▸ **SUPPLIED DATA**
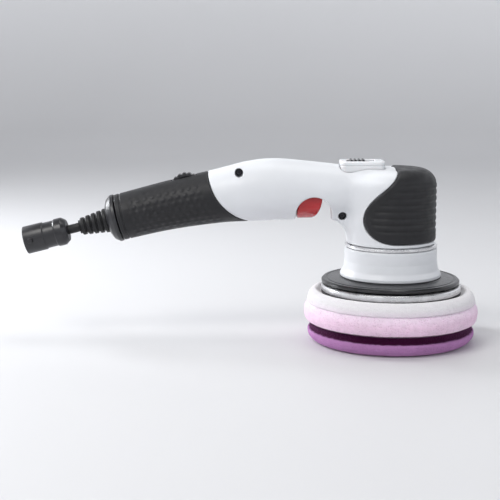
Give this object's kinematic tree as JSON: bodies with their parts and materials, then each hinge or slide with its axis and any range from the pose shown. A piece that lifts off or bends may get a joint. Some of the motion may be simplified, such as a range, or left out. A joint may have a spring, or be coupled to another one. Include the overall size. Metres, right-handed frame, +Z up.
{
  "type": "random orbital polisher",
  "caption": "Compact corded orbital polisher: upright motor head over a two-layer foam pad on an eccentric drive, horizontal handle with red trigger, slide switch and speed dial.",
  "frame": {"origin": "on the motor axis, in the plane of the pad's working face", "axes": "+Z up along the motor axis, away from the work; +X towards the front of the head; the handle runs back along -X"},
  "size_m": [0.3934, 0.15, 0.1568],
  "materials": {
    "casing_grey": "moulded glass-filled nylon, fine spark texture",
    "collar_grey": "satin moulded plastic",
    "grip_rubber": "soft overmoulded rubber with a fine grip texture",
    "black_plastic": "moulded, fine texture",
    "gloss_black": "moulded, gloss",
    "cord_rubber": "extruded rubber",
    "trigger_red": "gloss",
    "switch_light": "semi-gloss",
    "aluminium": "machined",
    "steel": "ground and plated",
    "black_steel": "black oxide",
    "lamination_steel": "stacked electrical steel laminations",
    "magnet": "nickel-plated magnet ring",
    "copper": "enamelled copper wire",
    "board_green": "glass-epoxy circuit board",
    "foam_pink": "open-cell polishing foam, pale pink",
    "foam_purple": "open-cell polishing foam, purple",
    "loop_white": "brushed loop fabric",
    "hook_black": "microcellular cushion with hook face"
  },
  "bodies": {
    "casing": {"shell_left": "casing_grey", "shell_right": "casing_grey", "neck_collar": "collar_grey", "palm_grip": "grip_rubber", "rear_grip": "grip_rubber", "skirt": "gloss_black", "trigger_module": "black_plastic", "power_switch": "black_plastic", "dial_sensor": "black_plastic", "filter_capacitor": "black_plastic", "tail_cap": "black_plastic", "cord_clamp": "black_plastic", "inlet_plug": "black_plastic", "cord_boot": "cord_rubber", "supply_lead": "cord_rubber", "motor_cable": "cord_rubber", "switch_bezel": "switch_light", "bearing_carrier": "aluminium", "motor_can": "aluminium", "heat_sink": "aluminium", "shell_screw_1": "black_steel", "shell_screw_2": "black_steel", "shell_screw_3": "black_steel", "shell_screw_4": "black_steel", "shell_screw_5": "black_steel", "neck_screw_1": "steel", "neck_screw_2": "steel", "neck_screw_3": "steel", "upper_bearing_outer": "steel", "lower_bearing_outer": "steel", "trigger_pin": "steel", "trigger_spring": "steel", "inlet_pin_1": "steel", "inlet_pin_2": "steel", "stator_core": "lamination_steel", "stator_windings": "copper", "controller_board": "board_green"},
    "rotor": {"rotor_core": "lamination_steel", "rotor_magnets": "magnet", "motor_shaft": "steel", "cooling_fan": "black_plastic", "eccentric_hub": "aluminium", "counterweight": "steel", "upper_bearing_inner": "steel", "lower_bearing_inner": "steel", "pad_bearing_outer": "steel"},
    "upper_balls": {"upper_bearing_balls": "steel"},
    "lower_balls": {"lower_bearing_balls": "steel"},
    "pad_balls": {"pad_bearing_balls": "steel"},
    "pad": {"pad_bearing_inner": "steel", "pad_spindle": "steel", "plate_bolt": "steel", "backing_plate": "aluminium", "plate_cushion": "hook_black", "loop_disc": "loop_white", "foam_body": "foam_pink", "foam_face": "foam_purple"},
    "trigger": {"trigger": "trigger_red"},
    "power_slider": {"power_slider": "black_plastic"},
    "speed_dial": {"speed_dial": "black_plastic"}
  },
  "joints": [
    {"name": "motor_spin", "type": "hinge", "parent": "casing", "child": "rotor", "pos_m": [0, 0, 0.06], "axis": [0, 0, 1], "continuous": true},
    {"name": "upper_cage_spin", "type": "hinge", "parent": "casing", "child": "upper_balls", "pos_m": [0, 0, 0.06], "axis": [0, 0, 1], "continuous": true},
    {"name": "lower_cage_spin", "type": "hinge", "parent": "casing", "child": "lower_balls", "pos_m": [0, 0, 0.06], "axis": [0, 0, 1], "continuous": true},
    {"name": "pad_spin", "type": "hinge", "parent": "rotor", "child": "pad", "pos_m": [0, -0.006, 0.06], "axis": [0, 0, 1], "continuous": true},
    {"name": "pad_cage_spin", "type": "hinge", "parent": "rotor", "child": "pad_balls", "pos_m": [0, -0.006, 0.06], "axis": [0, 0, 1], "continuous": true},
    {"name": "trigger_pull", "type": "hinge", "parent": "casing", "child": "trigger", "pos_m": [-0.087, 0, 0.121], "axis": [0, -1, 0], "range_deg": [0, 8], "stiffness_Nm_per_rad": 0.6, "springref_deg": -2.86, "deforming": ["trigger_spring"]},
    {"name": "power_slide", "type": "slide", "parent": "casing", "child": "power_slider", "axis": [1, 0, 0], "range_m": [0, 0.007]},
    {"name": "speed_dial_turn", "type": "hinge", "parent": "casing", "child": "speed_dial", "pos_m": [-0.176, 0, 0.13], "axis": [0, 1, 0], "range_deg": [0, 270]}
  ],
  "couplings": [
    {"joint": "upper_cage_spin", "follows": "motor_spin", "ratio": 0.3992},
    {"joint": "lower_cage_spin", "follows": "motor_spin", "ratio": 0.4039},
    {"joint": "pad_cage_spin", "follows": "pad_spin", "ratio": 0.4134}
  ]
}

▸ **EXERCISE PROMPT**
Make an exact copy of the material above.

▸ **TASK ANSWER**
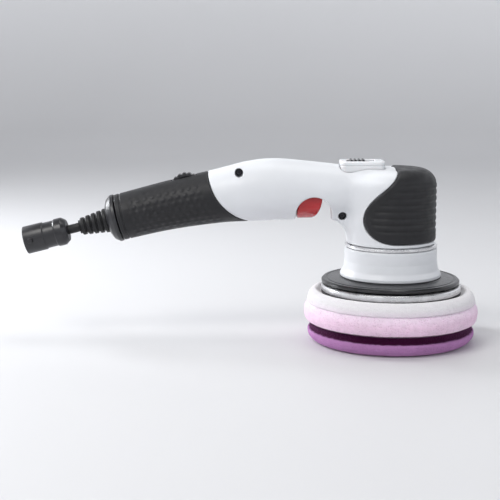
Give this object's kinematic tree as JSON: bodies with their parts and materials, then each hinge or slide with its axis and any range from the pose shown. A piece that lifts off or bends may get a joint. Some of the motion may be simplified, such as a range, or left out. A joint may have a spring, or be coupled to another one. Include the overall size. Metres, right-handed frame, +Z up.
{
  "type": "random orbital polisher",
  "caption": "Compact corded orbital polisher: upright motor head over a two-layer foam pad on an eccentric drive, horizontal handle with red trigger, slide switch and speed dial.",
  "frame": {"origin": "on the motor axis, in the plane of the pad's working face", "axes": "+Z up along the motor axis, away from the work; +X towards the front of the head; the handle runs back along -X"},
  "size_m": [0.3934, 0.15, 0.1568],
  "materials": {
    "casing_grey": "moulded glass-filled nylon, fine spark texture",
    "collar_grey": "satin moulded plastic",
    "grip_rubber": "soft overmoulded rubber with a fine grip texture",
    "black_plastic": "moulded, fine texture",
    "gloss_black": "moulded, gloss",
    "cord_rubber": "extruded rubber",
    "trigger_red": "gloss",
    "switch_light": "semi-gloss",
    "aluminium": "machined",
    "steel": "ground and plated",
    "black_steel": "black oxide",
    "lamination_steel": "stacked electrical steel laminations",
    "magnet": "nickel-plated magnet ring",
    "copper": "enamelled copper wire",
    "board_green": "glass-epoxy circuit board",
    "foam_pink": "open-cell polishing foam, pale pink",
    "foam_purple": "open-cell polishing foam, purple",
    "loop_white": "brushed loop fabric",
    "hook_black": "microcellular cushion with hook face"
  },
  "bodies": {
    "casing": {"shell_left": "casing_grey", "shell_right": "casing_grey", "neck_collar": "collar_grey", "palm_grip": "grip_rubber", "rear_grip": "grip_rubber", "skirt": "gloss_black", "trigger_module": "black_plastic", "power_switch": "black_plastic", "dial_sensor": "black_plastic", "filter_capacitor": "black_plastic", "tail_cap": "black_plastic", "cord_clamp": "black_plastic", "inlet_plug": "black_plastic", "cord_boot": "cord_rubber", "supply_lead": "cord_rubber", "motor_cable": "cord_rubber", "switch_bezel": "switch_light", "bearing_carrier": "aluminium", "motor_can": "aluminium", "heat_sink": "aluminium", "shell_screw_1": "black_steel", "shell_screw_2": "black_steel", "shell_screw_3": "black_steel", "shell_screw_4": "black_steel", "shell_screw_5": "black_steel", "neck_screw_1": "steel", "neck_screw_2": "steel", "neck_screw_3": "steel", "upper_bearing_outer": "steel", "lower_bearing_outer": "steel", "trigger_pin": "steel", "trigger_spring": "steel", "inlet_pin_1": "steel", "inlet_pin_2": "steel", "stator_core": "lamination_steel", "stator_windings": "copper", "controller_board": "board_green"},
    "rotor": {"rotor_core": "lamination_steel", "rotor_magnets": "magnet", "motor_shaft": "steel", "cooling_fan": "black_plastic", "eccentric_hub": "aluminium", "counterweight": "steel", "upper_bearing_inner": "steel", "lower_bearing_inner": "steel", "pad_bearing_outer": "steel"},
    "upper_balls": {"upper_bearing_balls": "steel"},
    "lower_balls": {"lower_bearing_balls": "steel"},
    "pad_balls": {"pad_bearing_balls": "steel"},
    "pad": {"pad_bearing_inner": "steel", "pad_spindle": "steel", "plate_bolt": "steel", "backing_plate": "aluminium", "plate_cushion": "hook_black", "loop_disc": "loop_white", "foam_body": "foam_pink", "foam_face": "foam_purple"},
    "trigger": {"trigger": "trigger_red"},
    "power_slider": {"power_slider": "black_plastic"},
    "speed_dial": {"speed_dial": "black_plastic"}
  },
  "joints": [
    {"name": "motor_spin", "type": "hinge", "parent": "casing", "child": "rotor", "pos_m": [0, 0, 0.06], "axis": [0, 0, 1], "continuous": true},
    {"name": "upper_cage_spin", "type": "hinge", "parent": "casing", "child": "upper_balls", "pos_m": [0, 0, 0.06], "axis": [0, 0, 1], "continuous": true},
    {"name": "lower_cage_spin", "type": "hinge", "parent": "casing", "child": "lower_balls", "pos_m": [0, 0, 0.06], "axis": [0, 0, 1], "continuous": true},
    {"name": "pad_spin", "type": "hinge", "parent": "rotor", "child": "pad", "pos_m": [0, -0.006, 0.06], "axis": [0, 0, 1], "continuous": true},
    {"name": "pad_cage_spin", "type": "hinge", "parent": "rotor", "child": "pad_balls", "pos_m": [0, -0.006, 0.06], "axis": [0, 0, 1], "continuous": true},
    {"name": "trigger_pull", "type": "hinge", "parent": "casing", "child": "trigger", "pos_m": [-0.087, 0, 0.121], "axis": [0, -1, 0], "range_deg": [0, 8], "stiffness_Nm_per_rad": 0.6, "springref_deg": -2.86, "deforming": ["trigger_spring"]},
    {"name": "power_slide", "type": "slide", "parent": "casing", "child": "power_slider", "axis": [1, 0, 0], "range_m": [0, 0.007]},
    {"name": "speed_dial_turn", "type": "hinge", "parent": "casing", "child": "speed_dial", "pos_m": [-0.176, 0, 0.13], "axis": [0, 1, 0], "range_deg": [0, 270]}
  ],
  "couplings": [
    {"joint": "upper_cage_spin", "follows": "motor_spin", "ratio": 0.3992},
    {"joint": "lower_cage_spin", "follows": "motor_spin", "ratio": 0.4039},
    {"joint": "pad_cage_spin", "follows": "pad_spin", "ratio": 0.4134}
  ]
}